AIR POLLUTION in China has already hit levels seen before the country entered coronavirus lockdown, a month after restrictions on movement were relaxed, according to reports. Now scientists have estimated the same may occur in Europe much faster than expected, despite a push away from driving to cycling and walking.
Many have seen the reduction in air pollution as one of the few benefits of the coronavirus lockdown, with traffic down by 80% from normal levels at some points earlier in the pandemic. The same dormancy has occurred with air traffic, one of the most environmentally harmful forms of travel.
Two weeks after the lockdown began, the European Space Agency measured that levels of nitrogen oxide over some cities had dropped as much as 60% compared to the same period in 2019. In London, pollution levels dropped to the point that measuring machines alerted data collectors to the possibility of faulty readings, according to the BBC.
The Earth’s breath of fresh air, however, seems to have come to end as the levels of pollution in China quickly returned to equal the levels of the same time last year. China normally emits more than 30 megatons of nitrogen oxides per year, with the 2019 estimate being closer to 40 megatons. The country, which is home to about 18.5% of the global population, is responsible for about 30% of the world’s emissions. It is estimated that 3.3m premature deaths per year are caused by air pollution.
It is thought that the main contributor to nitrogen oxide levels is the fumes from diesel vehicles.
As Chinese people emerge from lockdown and on to the roads, experts are predicting that its demand for oil will return to normal levels during the second quarter of 2020, of which June is the final month.
The UN and environmental groups are now urging governments to not let the same pattern occur in Europe.
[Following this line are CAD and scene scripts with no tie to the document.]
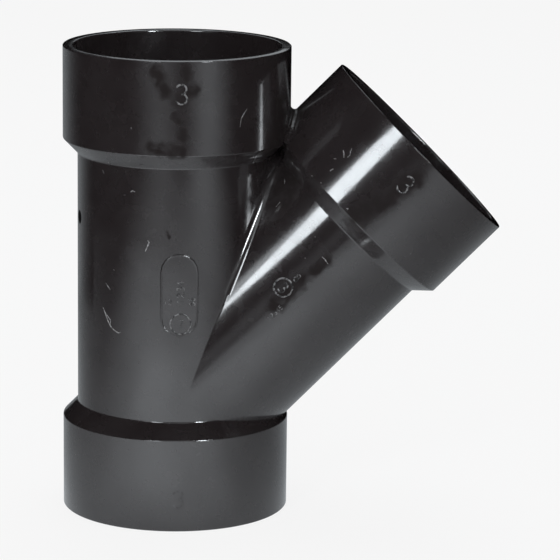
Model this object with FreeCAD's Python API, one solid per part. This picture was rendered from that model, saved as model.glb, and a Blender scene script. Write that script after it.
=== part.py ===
import FreeCAD, Part
import math
import os

# Lateral wye fitting, one moulded piece. Millimetres, degrees.
# The run stands along +Z from its lower face at z = 0.
# The branch leaves toward +X and +Z. The front, with the label pad, faces -Y.

PIPE_OD = 88.9              # the pipe that the fitting is made for
PIPE_CLEARANCE = 0.4        # socket bore over pipe, on the diameter
STOP_LEDGE = 6.55           # width of the ledge that a pipe stops on
HUB_WALL = 4.5
TUBE_WALL = 4.7
BRANCH_STEP = 0.4           # the branch is this much slimmer than the run, inside and outside
BRANCH_ANGLE = 45.0         # branch axis from the run axis

SOCKET_DEPTH = 38.1
HUB_LENGTH = 40.0           # straight outside length of a hub
SHOULDER_LENGTH = 6.5       # cone between a hub and the tube behind it
CENTRE_ABOVE_HUB = 13.0     # where the two axes cross, above the lower hub
FORK_OVERLAP = 8.65         # how far the corners of the two upper hubs run into each other

LEAD_IN_LENGTH = 0.8        # chamfer inside each mouth
LEAD_IN_WIDENING = 0.4      # on the radius
RIM_CHAMFER = 0.3           # outer edge of each mouth
STOP_CHAMFER = 0.5          # inner edge of the ledge a pipe stops on
SHOULDER_ROUND = 0.8        # both ends of each shoulder cone
CREASE_BLEND = 2.0          # run tube to branch tube
FORK_BLEND = 2.2            # hub to hub, down in the fork

PAD_WIDTH = 15.7            # label pad on the front of the run tube
PAD_LENGTH = 35.8
PAD_CENTRE = 102.1          # height of its middle
PAD_RAISE = 0.35
PAD_EDGE = 0.25             # rounding all round its face

GATE_DIAMETER = 3.0         # dimple left where the plastic was fed in
GATE_DEPTH = 0.4
GATE_HEIGHT = 129.3
GATE_AZIMUTH = 188.7        # from +X, so on the side away from the branch

SOCKET_BORE = PIPE_OD + PIPE_CLEARANCE
WATERWAY = SOCKET_BORE - 2 * STOP_LEDGE
BODY_OD = WATERWAY + 2 * TUBE_WALL
BRANCH_WATERWAY = WATERWAY - BRANCH_STEP
BRANCH_OD = BODY_OD - BRANCH_STEP
HUB_OD = SOCKET_BORE + 2 * HUB_WALL
HUB = HUB_OD / 2

# Two equal hubs at an angle touch this far from where their axes cross.
HUB_TOUCH = HUB / math.tan(math.radians(BRANCH_ANGLE / 2))
CENTRE_HEIGHT = HUB_LENGTH + CENTRE_ABOVE_HUB
BRANCH_REACH = HUB_TOUCH - FORK_OVERLAP + HUB_LENGTH
RUN_HEIGHT = CENTRE_HEIGHT + BRANCH_REACH

ORIGIN = FreeCAD.Vector(0, 0, 0)
UP = FreeCAD.Vector(0, 0, 1)
CENTRE = FreeCAD.Vector(0, 0, CENTRE_HEIGHT)


def rounded_outline(corners):
    """Closed wire in the XZ plane from (radius, height, rounding) corners."""
    points = [FreeCAD.Vector(radius, 0, height) for radius, height, _ in corners]
    starts, ends, edges = [], [], []
    for index, (_, _, rounding) in enumerate(corners):
        corner = points[index]
        back = (points[index - 1] - corner).normalize()
        ahead = (points[(index + 1) % len(points)] - corner).normalize()
        if rounding == 0:
            starts.append(corner)
            ends.append(corner)
            continue
        half = back.getAngle(ahead) / 2
        starts.append(corner + back * (rounding / math.tan(half)))
        ends.append(corner + ahead * (rounding / math.tan(half)))
        middle = (back + ahead).normalize() * (rounding / math.sin(half) - rounding)
        edges.append(Part.Arc(starts[-1], corner + middle, ends[-1]).toShape())
    for index in range(len(points)):
        edges.append(Part.LineSegment(ends[index - 1], starts[index]).toShape())
    return Part.Wire(Part.__sortEdges__(edges))


def turned(corners):
    """Solid of revolution about Z from an outline on the +X side of it."""
    return Part.Face(rounded_outline(corners)).revolve(ORIGIN, UP, 360)


def onto_branch(solid):
    """Lay a solid made along Z onto the branch axis."""
    moved = solid.copy()
    moved.rotate(ORIGIN, FreeCAD.Vector(0, 1, 0), BRANCH_ANGLE)
    moved.translate(CENTRE)
    return moved


def crossing_edges(solid):
    """Edges where two cylinders meet: the ones that are neither round nor straight."""
    return [edge for edge in solid.Edges if not isinstance(edge.Curve, (Part.Circle, Part.Line))]


def run_outside():
    """The run's tube with a hub at each end, solid for now."""
    tube = BODY_OD / 2
    low_neck = HUB_LENGTH + SHOULDER_LENGTH
    return turned([
        (0, 0, 0),
        (HUB - RIM_CHAMFER, 0, 0),
        (HUB, RIM_CHAMFER, 0),
        (HUB, HUB_LENGTH, SHOULDER_ROUND),
        (tube, low_neck, SHOULDER_ROUND),
        (tube, RUN_HEIGHT - low_neck, SHOULDER_ROUND),
        (HUB, RUN_HEIGHT - HUB_LENGTH, SHOULDER_ROUND),
        (HUB, RUN_HEIGHT - RIM_CHAMFER, 0),
        (HUB - RIM_CHAMFER, RUN_HEIGHT, 0),
        (0, RUN_HEIGHT, 0),
    ])


def branch_outside():
    """The branch's tube and hub, solid for now."""
    tube = BRANCH_OD / 2
    corner = BRANCH_REACH - HUB_LENGTH
    return onto_branch(turned([
        (0, 0, 0),
        (tube, 0, 0),
        (tube, corner - SHOULDER_LENGTH, SHOULDER_ROUND),
        (HUB, corner, SHOULDER_ROUND),
        (HUB, BRANCH_REACH - RIM_CHAMFER, 0),
        (HUB - RIM_CHAMFER, BRANCH_REACH, 0),
        (0, BRANCH_REACH, 0),
    ]))


def blended_tubes():
    """Run tube and branch tube joined, with the crease between them blended."""
    upright = Part.makeCylinder(BODY_OD / 2, RUN_HEIGHT)
    slanted = onto_branch(Part.makeCylinder(BRANCH_OD / 2, BRANCH_REACH - HUB_LENGTH))
    joined = upright.fuse(slanted).removeSplitter()
    return joined.makeFillet(CREASE_BLEND, crossing_edges(joined))


def fork_blend():
    """The rounded bottom of the fork, where the upper hub runs into the branch hub.

    Two plain slabs of hub cylinder are joined and their crossing is blended. What lies
    past both hub corners is kept, so the blend ends where the hubs do.
    """
    past_corner = SHOULDER_ROUND / 2
    low = RUN_HEIGHT - HUB_LENGTH + past_corner
    near = BRANCH_REACH - HUB_LENGTH + past_corner
    half_width = HUB / 2
    height = HUB_LENGTH / 2
    slab = Part.makeBox(
        4 * HUB, 2 * half_width, 2 * RUN_HEIGHT, FreeCAD.Vector(0, -half_width, 0)
    )
    upright = Part.makeCylinder(HUB, 2 * height, FreeCAD.Vector(0, 0, low - height)).common(slab)
    slanted = onto_branch(
        Part.makeCylinder(HUB, 2 * height, FreeCAD.Vector(0, 0, near - height))
    ).common(slab)
    joined = upright.fuse(slanted).removeSplitter()
    fork = [
        edge for edge in crossing_edges(joined)
        if edge.BoundBox.XMin > HUB / 2 and edge.BoundBox.ZLength > past_corner
    ]
    filled = joined.makeFillet(FORK_BLEND, fork)
    above = Part.makeBox(HUB, 2 * HUB, height, FreeCAD.Vector(HUB / 2, -HUB, low))
    beyond = onto_branch(
        Part.makeBox(4 * HUB, 2 * HUB, height, FreeCAD.Vector(-2 * HUB, -HUB, near))
    )
    return filled.common(above).common(beyond)


def label_pad():
    """Long pad with round ends, standing a little proud of the front of the run tube."""
    half_width = PAD_WIDTH / 2
    high = PAD_CENTRE + PAD_LENGTH / 2 - half_width
    low = PAD_CENTRE - PAD_LENGTH / 2 + half_width
    right_low = FreeCAD.Vector(half_width, -HUB, low)
    right_high = FreeCAD.Vector(half_width, -HUB, high)
    left_low = FreeCAD.Vector(-half_width, -HUB, low)
    left_high = FreeCAD.Vector(-half_width, -HUB, high)
    top = Part.Arc(right_high, FreeCAD.Vector(0, -HUB, high + half_width), left_high)
    bottom = Part.Arc(left_low, FreeCAD.Vector(0, -HUB, low - half_width), right_low)
    outline = Part.Wire([
        Part.LineSegment(right_low, right_high).toShape(),
        top.toShape(),
        Part.LineSegment(left_high, left_low).toShape(),
        bottom.toShape(),
    ])
    face_radius = BODY_OD / 2 + PAD_RAISE
    prism = Part.Face(outline).extrude(FreeCAD.Vector(0, HUB / 4, 0))
    pad = prism.common(Part.makeCylinder(face_radius, RUN_HEIGHT))
    rim = [
        edge for edge in pad.Edges
        if all(math.hypot(v.X, v.Y) > face_radius - PAD_RAISE / 2 for v in edge.Vertexes)
    ]
    return pad.makeFillet(PAD_EDGE, rim)


def gate_dimple():
    """What the gate leaves: a shallow round dimple in the side of the run tube."""
    dimple = Part.makeCylinder(
        GATE_DIAMETER / 2, HUB, FreeCAD.Vector(BODY_OD / 2 - GATE_DEPTH, 0, GATE_HEIGHT),
        FreeCAD.Vector(1, 0, 0),
    )
    dimple.rotate(ORIGIN, UP, GATE_AZIMUTH)
    return dimple


def socket(mouth, direction, waterway):
    """Outline corners of one pipe socket, from the waterway's wall out to the mouth."""
    stop = mouth - direction * SOCKET_DEPTH
    seat = SOCKET_BORE / 2
    return [
        (waterway / 2, stop - direction * STOP_CHAMFER, 0),
        (waterway / 2 + STOP_CHAMFER, stop, 0),
        (seat, stop, 0),
        (seat, mouth - direction * LEAD_IN_LENGTH, 0),
        (seat + LEAD_IN_WIDENING, mouth, 0),
    ]


def hollow():
    """All the room inside: three sockets and two waterways.

    The waterways meet in a sharp line, as the two cores that form them do.
    """
    run = turned([
        (0, 0, 0),
        *reversed(socket(0, -1, WATERWAY)),
        *socket(RUN_HEIGHT, 1, WATERWAY),
        (0, RUN_HEIGHT, 0),
    ])
    branch = onto_branch(turned([
        (0, 0, 0),
        (BRANCH_WATERWAY / 2, 0, 0),
        *socket(BRANCH_REACH, 1, BRANCH_WATERWAY),
        (0, BRANCH_REACH, 0),
    ]))
    return run.fuse(branch)


def wye():
    """The whole fitting: its outside, less the hollow and the gate dimple."""
    outside = run_outside().fuse([
        branch_outside(), blended_tubes(), fork_blend(), label_pad(),
    ])
    return outside.cut([hollow(), gate_dimple()]).removeSplitter()


if __name__ == "__main__":
    os.makedirs("parts", exist_ok=True)
    fitting = wye()
    print("solids", len(fitting.Solids), "faces", len(fitting.Faces), "valid", fitting.isValid())
    print("volume cm3", round(fitting.Volume / 1000, 1))
    fitting.exportStep("parts/wye_body.step")
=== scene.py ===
# %% [markdown]
# # A lateral wye pipe fitting
#
# The real thing is one piece of glossy black plastic, shot into a steel mould: a straight run
# with a hub at each end, and a branch that leaves it at 45 degrees with a hub of its own.
# Its shape comes from the packed CAD model. This notebook gives it true round walls, the
# raised marks that the mould leaves, a handled plastic finish, and the studio around it.

# %% Load the frame
import bpy
import bmesh
import math
from mathutils import Matrix, Vector


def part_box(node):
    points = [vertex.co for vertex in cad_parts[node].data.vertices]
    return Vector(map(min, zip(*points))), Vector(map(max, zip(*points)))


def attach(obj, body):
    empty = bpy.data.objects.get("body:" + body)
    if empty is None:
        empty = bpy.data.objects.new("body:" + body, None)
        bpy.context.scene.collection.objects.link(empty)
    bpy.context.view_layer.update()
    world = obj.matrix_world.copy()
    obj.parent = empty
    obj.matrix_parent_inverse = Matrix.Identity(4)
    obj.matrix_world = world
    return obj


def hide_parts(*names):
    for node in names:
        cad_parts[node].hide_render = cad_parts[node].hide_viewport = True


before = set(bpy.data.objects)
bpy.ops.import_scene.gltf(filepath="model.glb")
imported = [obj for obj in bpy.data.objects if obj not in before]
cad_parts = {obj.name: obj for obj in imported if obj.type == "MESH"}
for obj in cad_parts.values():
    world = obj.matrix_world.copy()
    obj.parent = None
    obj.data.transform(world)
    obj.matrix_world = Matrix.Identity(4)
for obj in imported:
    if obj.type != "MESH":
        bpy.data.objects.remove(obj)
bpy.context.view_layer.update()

# %% [markdown]
# ## Two barrels
#
# Blender works in metres, in the same frame as the CAD: the lower mouth is centred on the
# origin and the run stands along +Z. Run and branch are both round barrels, so every mark and
# every wall is placed in a barrel's own coordinates: the angle from the front (-Y), the height
# along the barrel and the distance from its axis. One matrix carries the run's coordinates
# onto the branch. The hub's size is read from the packed node; the others are the CAD's own.

# %% Sizes
MM = 0.001
CROSSING_HEIGHT = 53.0 * MM      # where the two axes meet
BRANCH_ANGLE = math.radians(45)
BRANCH_REACH = 150.0086 * MM     # from the crossing to the branch's mouth

high_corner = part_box("wye_body")[1]
HUB_RADIUS = high_corner.y       # the hubs are what reaches furthest to the back
RUN_TUBE_RADIUS = 42.8 * MM
BRANCH_TUBE_RADIUS = 42.6 * MM
PAD_RADIUS = RUN_TUBE_RADIUS + 0.35 * MM
SOCKET_RADIUS = 44.65 * MM
RUN_BORE_RADIUS = 38.1 * MM
BRANCH_BORE_RADIUS = 37.9 * MM
print("run height, mm:", round(high_corner.z / MM, 1))
print("hub radius, mm:", round(HUB_RADIUS / MM, 2))

# %% Barrels
RUN = Matrix.Identity(4)
BRANCH = Matrix.Translation((0, 0, CROSSING_HEIGHT)) @ Matrix.Rotation(BRANCH_ANGLE, 4, "Y")


def on_barrel(barrel, radius, angle, height):
    """Point on a barrel: its angle from the front is positive toward the branch's side."""
    return barrel @ Vector((radius * math.sin(angle), -radius * math.cos(angle), height))


branch_mouth = on_barrel(BRANCH, 0, 0, BRANCH_REACH)
print("middle of the branch's mouth, mm:", [round(value / MM, 1) for value in branch_mouth])

# %% [markdown]
# ## The moulded body
#
# The CAD model is a net of triangles whose corners lie on the true shape. Glossy plastic is
# unforgiving: it mirrors every flat facet. The first step toward a round wall splits each edge
# in half and pushes the new point out to the wall that both ends of the edge lie on. A
# subdivision surface would be quicker to add, but it would melt the crisp shoulders and rims.

# %% Walls that are round about a barrel's axis
ROUND_WALLS = [
    (RUN, HUB_RADIUS), (RUN, RUN_TUBE_RADIUS), (RUN, PAD_RADIUS),
    (RUN, SOCKET_RADIUS), (RUN, RUN_BORE_RADIUS),
    (BRANCH, HUB_RADIUS), (BRANCH, BRANCH_TUBE_RADIUS),
    (BRANCH, SOCKET_RADIUS), (BRANCH, BRANCH_BORE_RADIUS),
]
ON_WALL = 0.02 * MM              # a corner this near a wall lies on it
walls = [(barrel, barrel.inverted(), radius) for barrel, radius in ROUND_WALLS]


def from_axis(inverse, point):
    """The way from a barrel's axis straight out to a point, and the point's height on it."""
    local = inverse @ point
    return Vector((local.x, local.y, 0)), local.z


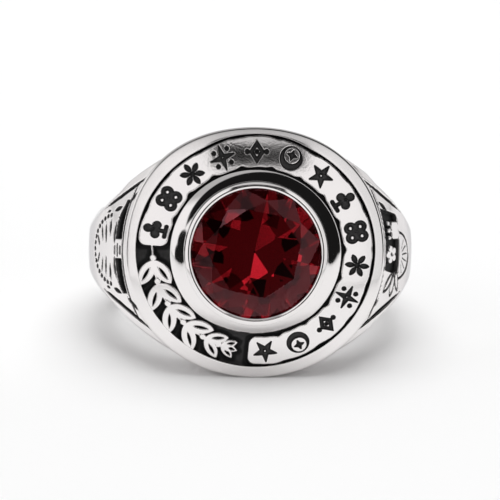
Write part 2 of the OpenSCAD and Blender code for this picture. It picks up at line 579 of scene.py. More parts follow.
@dataclass(frozen=True)
class RedStoneFinish:
    """Clear deep red stone."""

    name: str = "red_stone"
    tint: Colour = (0.74, 0.1, 0.2, 1)
    density: float = 520.0
    glint: Colour = (1.0, 0.45, 0.5, 1)
    index: float = 1.58

    def material(self) -> bpy.types.Material:
        """Builds the material.

        Returns:
            The material.
        """
        made = bpy.data.materials.new(self.name)
        made.use_nodes = True
        tree = made.node_tree
        shader = tree.nodes["Principled BSDF"]
        shader.inputs["Base Color"].default_value = (1, 1, 1, 1)
        shader.inputs["Transmission Weight"].default_value = 1.0
        shader.inputs["Roughness"].default_value = 0.0
        shader.inputs["IOR"].default_value = self.index
        shader.inputs["Specular Tint"].default_value = self.glint
        body = add_node(tree, "ShaderNodeVolumeAbsorption", Color=self.tint, Density=self.density)
        tree.links.new(body.outputs["Volume"], tree.nodes["Material Output"].inputs["Volume"])
        return made


# The ring's pieces


@dataclass(frozen=True)
class Leaf:
    """A leaf of a shoulder: where it springs from, its turn and its size."""

    at: Pair
    turn: float
    length: float
    width: float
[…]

The government has used the lockdown as an opportunity to implement more environmental policies including reallocating road real estate from cars to bicycles and announcing an improvement to the nation’s electric car charging network. The same has occurred on the continent, with Milan using the empty streets as an opportunity to convert 35km (21.75 miles) of its roads into cycle lanes.
However, the director of the Copernicus Atmosphere Monitoring Service, which records emissions levels in 50 European cities, told The Guardian that he expected emissions levels to rebound, following the same pattern as China.
“We do expect pollution to rebound, but we have not been able yet to show that,” he said.
It is difficult, however, to pinpoint how large a role the end of the lockdown plays in pollution levels returning to normal, due to the fact that agricultural cycles make spring the most polluted time of year.
People’s fear of the return of the status quo will not be allayed by the news that cities including Manchester, Bath and Birmingham have delayed the introduction of clean air zones until at least next year, with Manchester’s unlikely to arrive until 2022.
Neither will reports that the government is in talks with the auto industry to introduce incentives for people to buy petrol and diesel cars, in order to jump-start an industry stalled by the pandemic.